There are many many ways to earn enough money to spend your whole winter in resort but the majority of seasonal ski resort work can be divided between just a few broad types of occupation: Chalet workers, which is the generic term for people associated with any type of hotel or guest house accommodation. Catering staff who work either within the hotels and chalets, or in restaurants and eateries that dot the slopes catering for the hungry hordes. Instructors who help people who may never have enjoyed skiing or snowboarding before, or who wish to improve their technique. And finally what we will refer to as Support Staff, who do all manner of jobs from reps and resort managers to childcare staff and clothing and equipment technicians.

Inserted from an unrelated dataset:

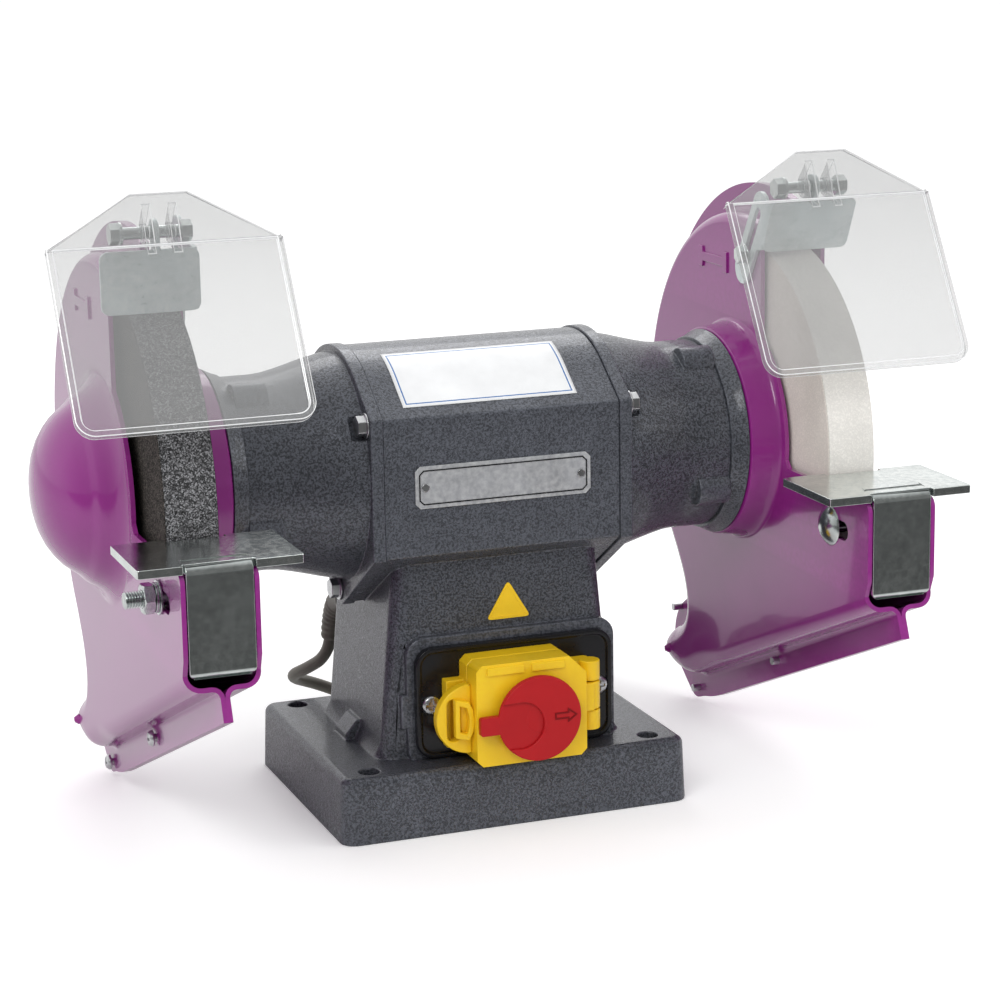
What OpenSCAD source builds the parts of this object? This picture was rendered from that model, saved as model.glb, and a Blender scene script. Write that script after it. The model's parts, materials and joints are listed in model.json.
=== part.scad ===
// Double-wheel bench grinder: cast motor stand, two guarded wheels, tool rests,
// spark deflectors, hinged eye shields, a lidded stop switch and a mains lead.
// X runs along the shaft, Y from front to back, Z up. Origin: centre of the
// base's four bench bolts, on the bench.

/* [Base and pedestal] */
// Width of the cast base
base_w = 182; // [170:1:200]
// Depth of the cast base
base_d = 146; // [138:1:160]
// Height of the cast base
base_h = 33; // [30:1:36]
// Bench bolt holes, left to right
bolt_pitch_x = 147; // [140:1:150]
// Bench bolt holes, front to back
bolt_pitch_y = 121; // [112:1:122]
// Diameter of a bench bolt hole
bolt_hole_d = 10; // [8:0.5:12]
// Half width of the pedestal at its top
pedestal_top_hw = 53; // [48:1:54]
// Half width of the pedestal at its foot
pedestal_foot_hw = 62; // [58:1:66]
// Half depth of the pedestal
pedestal_hd = 48; // [44:1:50]

/* [Motor] */
// Height of the shaft above the bench
axis_z = 172.6; // [172:0.1:174]
// Half length of the motor housing, to the outside of its end flanges
housing_hl = 67.4; // [66:0.1:70]
// Half depth of the motor housing
housing_hd = 56.8; // [55:0.1:58]
// Radius of the housing's arched top
arch_r = 59; // [57:0.5:60]
// Thickness of an end bell's flange
flange_t = 6.4; // [5:0.1:8]
// Half length of the motor to the ends of its bells
bell_end_x = 125.3; // [124:0.1:127]
// Radius of a bell at its outer end
bell_end_r = 48; // [46:0.5:49]

/* [Wheels and guards] */
// Wheel diameter
wheel_d = 200; // [180:1:200]
// Wheel thickness
wheel_t = 25; // [20:1:25]
// Distance from the middle of the machine to a guard's seam
seam_x = 167; // [166.5:0.1:168]
// Outer radius of a guard
guard_r = 112; // [111:0.5:115]
// Half width of a guard
guard_hw = 17.8; // [17:0.1:19]
// Thickness of the guard's sheet
sheet_t = 2.2; // [1.8:0.1:2.6]
// Radius of the seam flange
seam_r = 126; // [122:0.5:130]
// Radius of the round boss on a guard's side
boss_r = 58; // [57:0.5:59]
// How far ahead of the shaft the guard's opening begins
mouth_y = -31.6; // [-36:0.1:-28]
// Slope of the dust chute's floor
chute_slope = 22.4; // [21:0.1:24]

/* [Tool rests] */
// Height of the tool rests' top face
rest_z = 167.7; // [167:0.1:170]
// Width of a tool rest
rest_w = 75.5; // [70:0.5:80]
// Thickness of a tool rest's steel
rest_t = 4; // [3:0.5:4]
// Distance from the shaft to a tool rest's front edge
rest_front = 150.5; // [150:0.5:152]

/* [Eye shields] */
// Width of an eye shield
shield_w = 110; // [90:1:120]
// Length of the shield's main pane
shield_len = 90.5; // [70:0.5:95]
// Tilt of the main pane from upright
shield_tilt = 32; // [28:1:36]
// Thickness of the clear plastic
shield_t = 3; // [2:0.5:4]

/* [Mains lead] */
// Diameter of the mains lead
cord_d = 6.5; // [6:0.1:7]

/* [Hidden] */
$fn = 72;
eps = 0.02;

// ---- Colours
hammer_grey = [0.27, 0.28, 0.31];
guard_purple = [0.52, 0.20, 0.50];
zinc = [0.75, 0.78, 0.78];
steel = [0.62, 0.63, 0.65];
switch_yellow = [0.95, 0.77, 0.10];
stop_red = [0.80, 0.12, 0.13];
black_plastic = [0.08, 0.08, 0.09];
cord_grey = [0.25, 0.25, 0.23];

// ---- Shared helpers
// A cylinder along +X from x, centred on y, z
module rod_x(x, y, z, r, len) {
    translate([x, y, z]) rotate([0, 90, 0]) cylinder(r = r, h = len);
}
// A cylinder along +Y from y, centred on x, z
module rod_y(x, y, z, r, len) {
    translate([x, y, z]) rotate([-90, 0, 0]) cylinder(r = r, h = len);
}
// Turns a profile of [radius, height] about +X, from the plane x
module turned_x(x) {
    translate([x, 0, 0]) rotate([0, 90, 0]) rotate_extrude() children();
}
// Extrudes a 2D shape drawn in [y, z] along +X, from x
module plate_x(x, len) {
    translate([x, 0, 0]) rotate([90, 0, 90]) linear_extrude(height = len) children();
}
// A square with round corners, between two corners
module round_rect(a, b, r) {
    translate([a[0] + r, a[1]]) square([b[0] - a[0] - 2 * r, b[1] - a[1]]);
    translate([a[0], a[1] + r]) square([b[0] - a[0], b[1] - a[1] - 2 * r]);
    for (x = [a[0] + r, b[0] - r], y = [a[1] + r, b[1] - r]) translate([x, y]) circle(r);
}
// A slot between two centres
module slot_2d(a, b, r) {
    len = norm(b - a);
    translate(a) rotate(atan2(b[1] - a[1], b[0] - a[0])) {
        translate([0, -r]) square([len, 2 * r]);
        circle(r);
        translate([len, 0]) circle(r);
    }
}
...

How easy is it to get involved?

Actually, relatively easy. For some job types you will definitely need professional qualifications. Most child care staff and all ski and snowboard instructors. Chefs too are more often than not required to have the proper training, skills and certificates. Chalet staff and some support staff, however, do not tend to have qualifications as such, and even previous resort experience is not always required. If you can demonstrate that you have the attributes that make a good resort worker - fun, friendly, helpful, resourceful, and all the other adjectives that come in handy when dealing with the public, then you have a good chance of finding ski resort work, especially if you start applying early enough.

When will you be required?

Getting employment in a ski resort is usually seasonal – that is, something you do for part of the year. It even has a name: "Seasonaire". We talk more about ways to become a Seasonaire in an earlier article. In the case of the European Alps, the vast majority will be looking at arriving around mid November to coincide with the first fresh snow fall and in preparation for an influx of tourists from late November onwards. The end of the season is usually around April when the last reliable snow falls.

Obviously this will depend on unpredictable global weather patterns, as well as factors like the altitude of the resort you are working in – the higher up the mountain you are, the more snow you are likely to see. Plus the industry is so lucrative that many resorts cannot afford to risk a lack of snow, so they are more than capable of creating their own to keep many of the runs open to the public. There are of course jobs available which do not match this seasonal pattern, such as restaurants that staying open all year, and tour operators switching to summer sports like mountain biking and hiking to keep the revenue going. Some very exclusive places even take advantage of year round glaciers for 365 skiing! But for the majority or you, blank out your calendar from November to April.

Key points to remember:

If you want ski resort work, don’t leave it until the tinsel appears in the high street – October is usually too late as most ski companies look to get their staff in place during the summer months.

For skilled individuals, look for jobs like chefs, child care staff, and snowsport instructors. For unskilled folk, take a chalet role, or bar and restaurant work.

The Alps offer up the most vacancies, especially France and Austria. But if you can get a visa, the US and Canada are also available.

Mess up your body clock completely by working two winter seasons back to back – one in the northern hemisphere followed by one in the southern.